Example 1: Computing Stochastic gradients in Neural networks
Neural network with parameters \(\theta\): function \(f_{\theta}(x)\)
E.g. defined recursively:
- \(x_0 = x\)
- \(x_{k + 1} = \sigma(W_kx_k + b_k)\)
- \(f_{\theta}(x) = x_K\)
Here, \(\theta = (W_0, b_0, \dots, W_{K - 1}, b_{K-1})\).
Note! Can have much more complicated architecture
Example 1: Computing Stochastic gradients in Neural networks
- \(x_0 = x\)
- \(x_{k + 1} = \sigma(W_kx_k + b_k)\)
- \(f_{\theta}(x) = x_K\)
Supervised learning: we want \(f_{\theta}(x) \simeq y\)
We have a Training set: \((x^1, y^1), \dots, (x^n, y^n)\)
Training program: find \(\theta\) that minimizes
$$C(\theta) = \frac1n\sum_{i=1}^n \ell(f_{\theta}(x^i), y^i)$$
Example 1: Computing Stochastic gradients in Neural networks
- \(x_0 = x\)
- \(x_{k + 1} = \sigma(W_kx_k + b_k)\)
- \(f_{\theta}(x) = x_K\)
Minimize
$$C(\theta) = \frac1n\sum_{i=1}^n \ell(f_{\theta}(x^i), y^i)$$
How can we compute \(\nabla C(\theta)\)?
Autodiff ! \(C(\theta)\) is obtained by a sequence of elementary operations.
Example 1: Computing Stochastic gradients in Neural networks
- \(x_0 = x\)
- \(x_{k + 1} = \sigma(W_kx_k + b_k)\)
- \(f_{\theta}(x) = x_K\)
Autodiff is used everywhere in modern machine learning.

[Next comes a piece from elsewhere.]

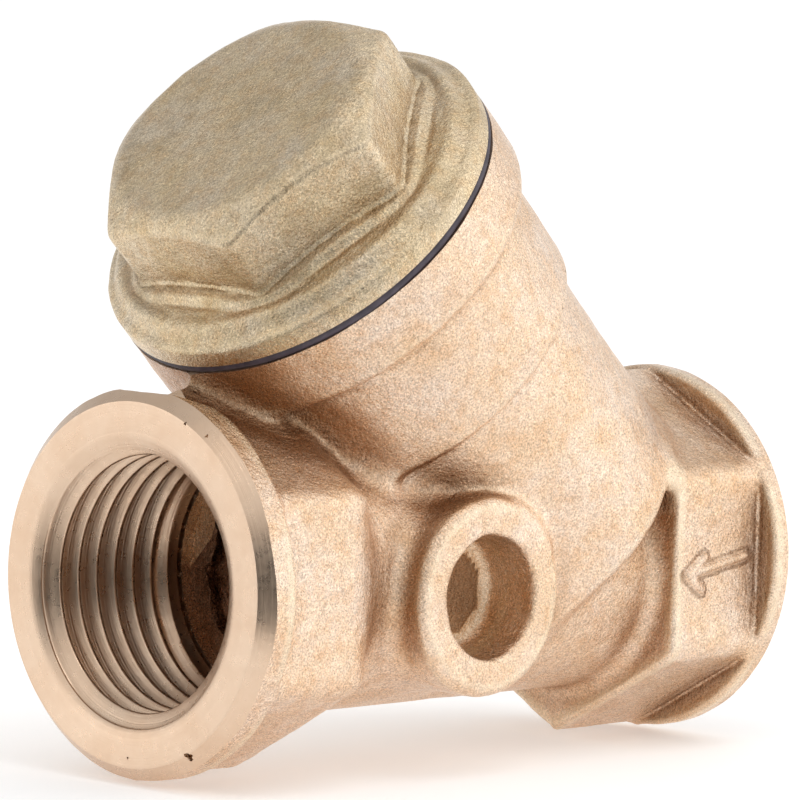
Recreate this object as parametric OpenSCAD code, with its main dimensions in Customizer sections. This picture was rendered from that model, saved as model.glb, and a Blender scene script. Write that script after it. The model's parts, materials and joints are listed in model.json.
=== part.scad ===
// Threaded Y strainer: cast body, screwed hexagon cap, flat gasket and perforated screen.
// Millimetres. X runs along the pipe from the outlet to the inlet, Z is up, and the
// leg rises at leg_angle above the pipe, leaning over the outlet. X = 0 is where the
// outlet's thread starts, just inside its countersink. Flow runs towards -X.

/* [Pipe ends] */
// Distance between the two machined end faces
face_to_face = 57; // [56:0.5:64]
// Radius of the tapped hole's wall, half of the pipe thread's minor diameter
port_r = 9.3155; // [9.0:0.0005:9.6]
// Radius of the countersink at its mouth
countersink_r = 10.9; // [10.3:0.1:11.6]
// Depth of the countersink
countersink_depth = 1; // [0.6:0.1:1.6]
// Outer radius of each machined end face
face_r = 13.25; // [12.6:0.05:13.8]
// Radius of the cast collar behind each end face
collar_r = 14.2; // [14.0:0.1:15.0]
// Axial length of the turned bevel between end face and collar
bevel_length = 1; // [0.5:0.1:1.5]
// Length of the outlet's collar, with its bevel
outlet_collar = 3.1; // [2.6:0.1:4]
// Length of the inlet's collar, with its bevel
inlet_collar = 2.5; // [2:0.1:4]
// Depth of the tap-drill hole in the outlet
outlet_socket = 14.7; // [14:0.1:15.5]
// Depth of the tap-drill hole in the inlet
inlet_socket = 9.4; // [8.6:0.1:9.6]

/* [Hexagon blocks] */
// Width across the flats of both hexagon blocks
body_flats = 24.5; // [23.6:0.1:25.2]
// Radius to which the hexagon corners are rounded down
body_corner_r = 13.9; // [13.2:0.05:14.1]
// Length of the hexagon at the outlet
outlet_hex = 10.5; // [9:0.1:11]
// Length of the hexagon at the inlet
inlet_hex = 9.4; // [8:0.1:10]

/* [Neck and leg] */
// Radius of the round neck between the hexagons
neck_r = 10.4; // [10:0.1:11.2]
// Angle between the leg and the pipe
leg_angle = 45; // [44:0.5:46]
// Distance from the outlet face to the point where the leg's axis meets the pipe's
leg_foot = 42.9; // [42.6:0.1:43.4]
// Radius of the leg's lower barrel
barrel_r = 13.4; // [13:0.1:13.9]
// Height up the leg where the barrel starts
barrel_start = 3.3; // [3:0.1:3.6]
// Radius of the leg's middle ring
ring_b_r = 14.3; // [14:0.1:14.8]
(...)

Memory issues! To apply bacward autodiff, need to store all intermediate activations \(x_k\): sometimes very costly.
Much more expensive to train than to simply evaluate a neural network
Example 2: Learning to learn
Ridge regression: minimize \(\ell(\beta) = \frac12 \| X \beta - y\|^2 + \frac\lambda 2\|\beta\|^2\)
Gradient descent with step \(\rho > 0\) for \(T\) iterations:
- \(\beta_0 = 0\)
- \(\beta_{t+1} = \beta_t - \rho( X^{\top}(X\beta -y) + \lambda \beta)\)
We see it as a function \(GD:\rho \to \beta_T\).
What is the best \(\rho\) ?
[Gregor, Lecun, 2010, Learning Fast Approximations of Sparse Coding]
Example 2: Learning to learn
Ridge regression: minimize \(\ell(\beta) = \frac12 \| X \beta - y\|^2 + \frac\lambda 2\|\beta\|^2\)
We want to find \(\rho\) that minimizes \(\ell(GD(\rho))\)
\(\to\) use gradient descent!
$$ \rho \leftarrow \rho - 0.01 \nabla_{\rho}\ell(GD(\rho))$$
\(\nabla_{\rho}\ell(GD(\rho))\) is computed using automatic differentiation
Example 3: hyperparameter optimization
Ridge regression: minimize \(\ell(\beta, \lambda) = \frac12 \| X \beta - y\|^2 + \frac\lambda 2\|\beta\|^2\)
- Assume we have a test set \(X_{test}, y_{test}\). Find \(\lambda\) that minimizes test error:
$$\ell'(\lambda) = \frac12\|X_{test}\beta^*(\lambda) - y_{test}\|^2$$
subject to :
$$ \beta^*(\lambda) = \arg\min \ell(\beta, \lambda)$$
- In this simple case, closed-form solution for \(\beta\), but not in general
[Bengio, 1990, Gradient based optimization of hyperparameters]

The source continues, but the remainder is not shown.